* BEGIN *

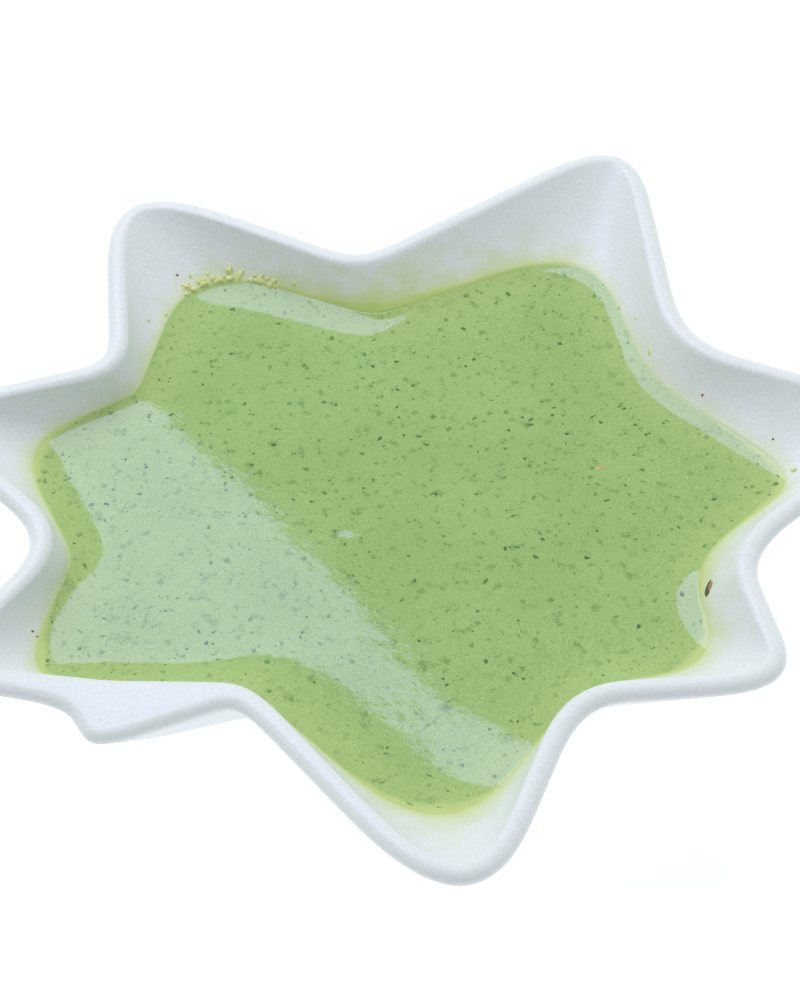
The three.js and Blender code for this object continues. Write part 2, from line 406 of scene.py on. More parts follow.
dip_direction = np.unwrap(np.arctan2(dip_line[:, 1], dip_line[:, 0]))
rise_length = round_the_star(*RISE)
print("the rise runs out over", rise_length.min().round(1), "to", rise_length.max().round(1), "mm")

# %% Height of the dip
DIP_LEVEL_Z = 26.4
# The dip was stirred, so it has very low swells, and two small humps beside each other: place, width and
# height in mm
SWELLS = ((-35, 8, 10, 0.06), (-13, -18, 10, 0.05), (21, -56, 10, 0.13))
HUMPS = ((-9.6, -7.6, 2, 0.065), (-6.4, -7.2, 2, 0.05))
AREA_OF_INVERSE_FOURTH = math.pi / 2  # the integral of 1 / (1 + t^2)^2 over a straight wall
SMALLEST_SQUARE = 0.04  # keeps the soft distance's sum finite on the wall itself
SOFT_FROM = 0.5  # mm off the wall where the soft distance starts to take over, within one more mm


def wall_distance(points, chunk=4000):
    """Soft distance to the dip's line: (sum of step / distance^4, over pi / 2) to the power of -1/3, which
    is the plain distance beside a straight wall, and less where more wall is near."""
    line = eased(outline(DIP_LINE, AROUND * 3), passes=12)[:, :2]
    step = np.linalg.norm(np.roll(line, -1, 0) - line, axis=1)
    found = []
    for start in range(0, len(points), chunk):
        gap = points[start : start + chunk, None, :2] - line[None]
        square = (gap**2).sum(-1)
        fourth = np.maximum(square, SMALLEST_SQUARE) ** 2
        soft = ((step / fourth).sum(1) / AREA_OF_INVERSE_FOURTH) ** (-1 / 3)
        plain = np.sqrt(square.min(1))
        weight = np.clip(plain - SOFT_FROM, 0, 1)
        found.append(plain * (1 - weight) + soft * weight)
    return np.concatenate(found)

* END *

WHAT THE EXERCISE ASKS: Set down verbatim only the lines between the start of the data above and the line with "SOFT_FROM = 0.5", both boundaries included.

RESULT OF THIS EXERCISE:
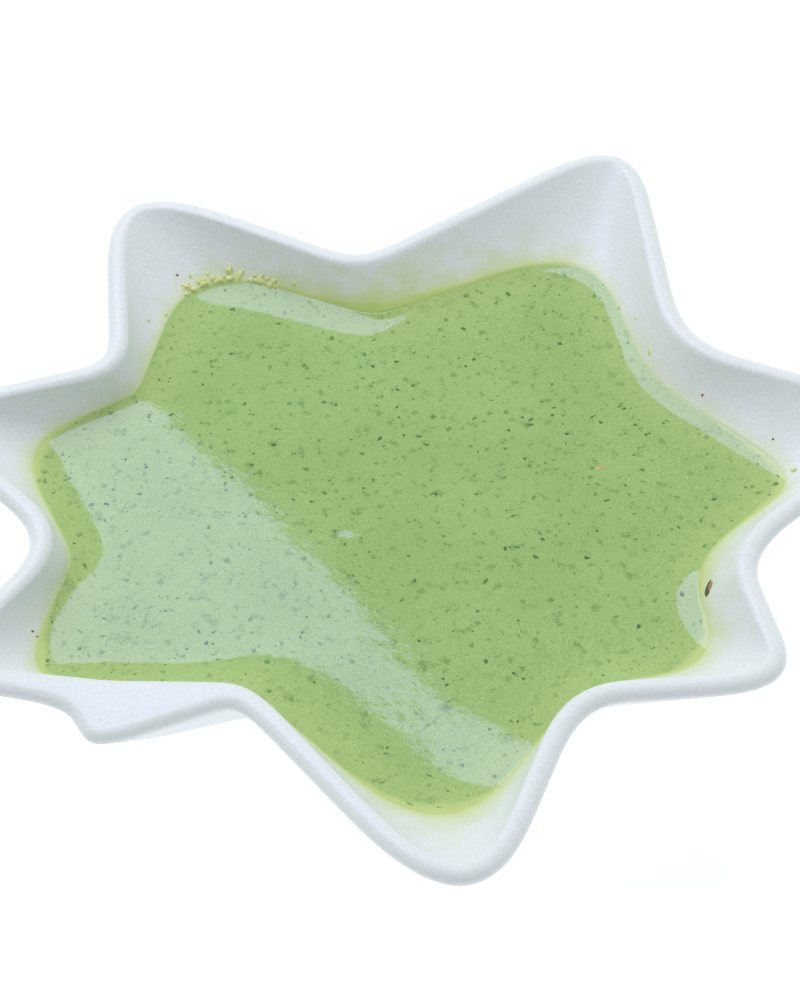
The three.js and Blender code for this object continues. Write part 2, from line 406 of scene.py on. More parts follow.
dip_direction = np.unwrap(np.arctan2(dip_line[:, 1], dip_line[:, 0]))
rise_length = round_the_star(*RISE)
print("the rise runs out over", rise_length.min().round(1), "to", rise_length.max().round(1), "mm")

# %% Height of the dip
DIP_LEVEL_Z = 26.4
# The dip was stirred, so it has very low swells, and two small humps beside each other: place, width and
# height in mm
SWELLS = ((-35, 8, 10, 0.06), (-13, -18, 10, 0.05), (21, -56, 10, 0.13))
HUMPS = ((-9.6, -7.6, 2, 0.065), (-6.4, -7.2, 2, 0.05))
AREA_OF_INVERSE_FOURTH = math.pi / 2  # the integral of 1 / (1 + t^2)^2 over a straight wall
SMALLEST_SQUARE = 0.04  # keeps the soft distance's sum finite on the wall itself
SOFT_FROM = 0.5  # mm off the wall where the soft distance starts to take over, within one more mm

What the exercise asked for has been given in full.